Valuation metrics reveal a stark contrast between the two main contenders. Valor Estate, with a market capitalization around ₹6,770 crore, trades at a high Price-to-Earnings (P/E) ratio of approximately 77.48, and exhibits a negative Return on Equity (ROE) of -3.33%, alongside poor profit growth over the last three years. Promoter pledging is also a concern at 29.08%. In contrast, Welspun Enterprises, with a similar market cap of approximately ₹6,856 crore, operates with a more favorable P/E ratio of around 20.44 and a positive ROE of 12.04%. Welspun Enterprises' business, focused on infrastructure development, boasts a robust order book exceeding ₹15,000 crore, indicating stronger operational footing. This disparity in financial health adds another layer to the bidding contest, where Welspun-Ashdan's perceived financial strength and execution credibility, including a higher upfront cash commitment of ₹65 crore versus Valor's ₹50 crore, likely influenced the creditor's decision, overriding Valor's higher NPV bid. The broader Indian infrastructure sector is experiencing significant investment, with government capital expenditure projected to rise, but the resolution of distressed assets like Lavasa remains a complex and protracted undertaking.

The Forensic Bear Case

The approval of the Welspun-Ashdan bid is far from a definitive resolution. Valor Estate's legal challenge introduces significant risk, potentially delaying the process further, mirroring Lavasa's history of stalled resolutions, including a previous plan annulled due to non-payment. Adding to the complexity, Welspun itself has filed a plea at the NCLT seeking Valor's disqualification under Section 29A of the Insolvency and Bankruptcy Code, citing alleged promoter links to defaulting entities like Yash Jewellery and Goan Hotels & Realty. This tit-for-tat legal strategy underscores the deep animosity and uncertainty surrounding the acquisition. Furthermore, Lavasa's accumulated debt of over ₹6,642 crore presents a formidable challenge for any acquirer, with even the highest bids representing a fraction of the total dues. Valor Estate's questionable financial metrics, including a high P/E and negative ROE, raise concerns about its capacity to manage such a large-scale turnaround effectively. The precedent set by allowing bid modifications, even if contested, could invite further legal scrutiny and instability in distressed asset resolutions across the sector.
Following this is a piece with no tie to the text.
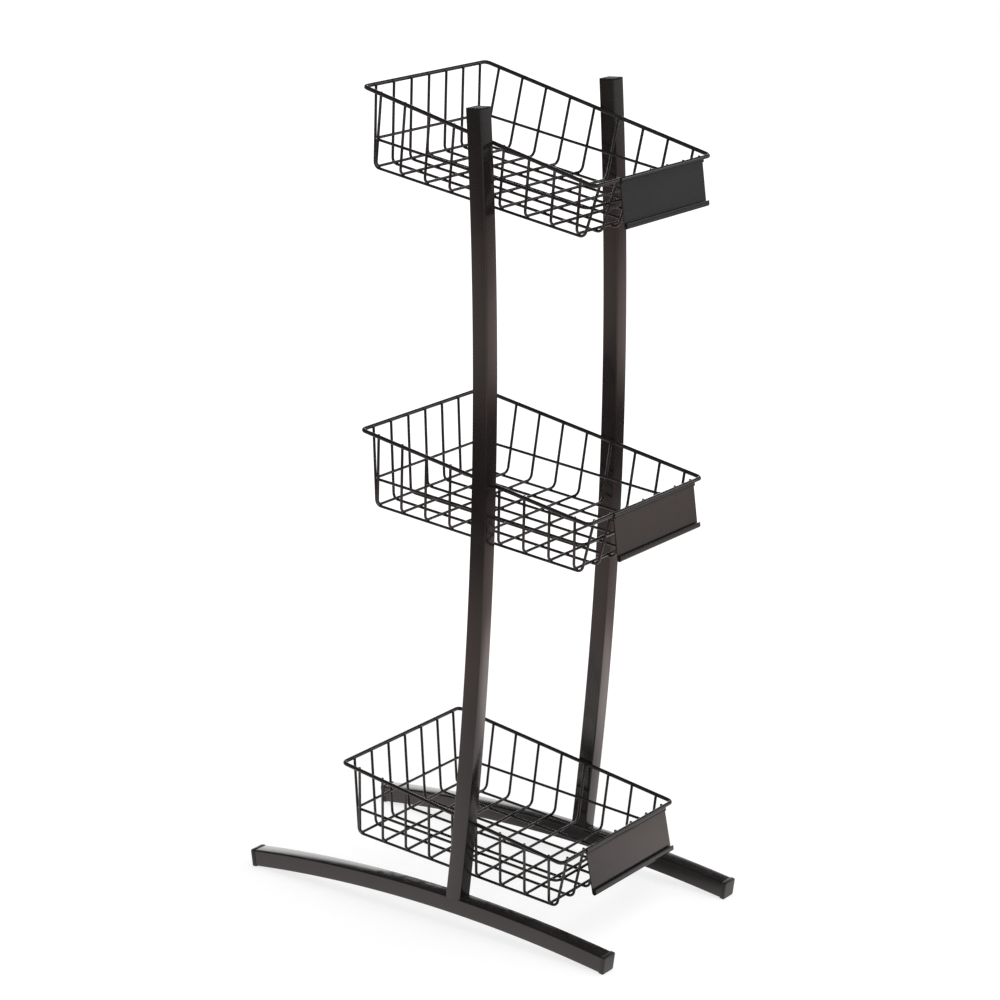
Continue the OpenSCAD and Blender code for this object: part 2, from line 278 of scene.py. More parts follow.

Outlook and Future Uncertainty

With the creditor vote secured, the immediate next step involves the formal approval and implementation phases, contingent on the NCLT's final orders and the resolution of Valor Estate's legal objections. The outcome of Valor's legal petitions, and any subsequent appeals, will dictate the timeline for Lavasa's revival. The continued litigation highlights the inherent risks and extended timelines often associated with resolving heavily indebted, complex real estate projects in India's evolving market. Investors and stakeholders will be closely monitoring the legal proceedings for clarity on the ownership and future trajectory of India's first privately developed hill town.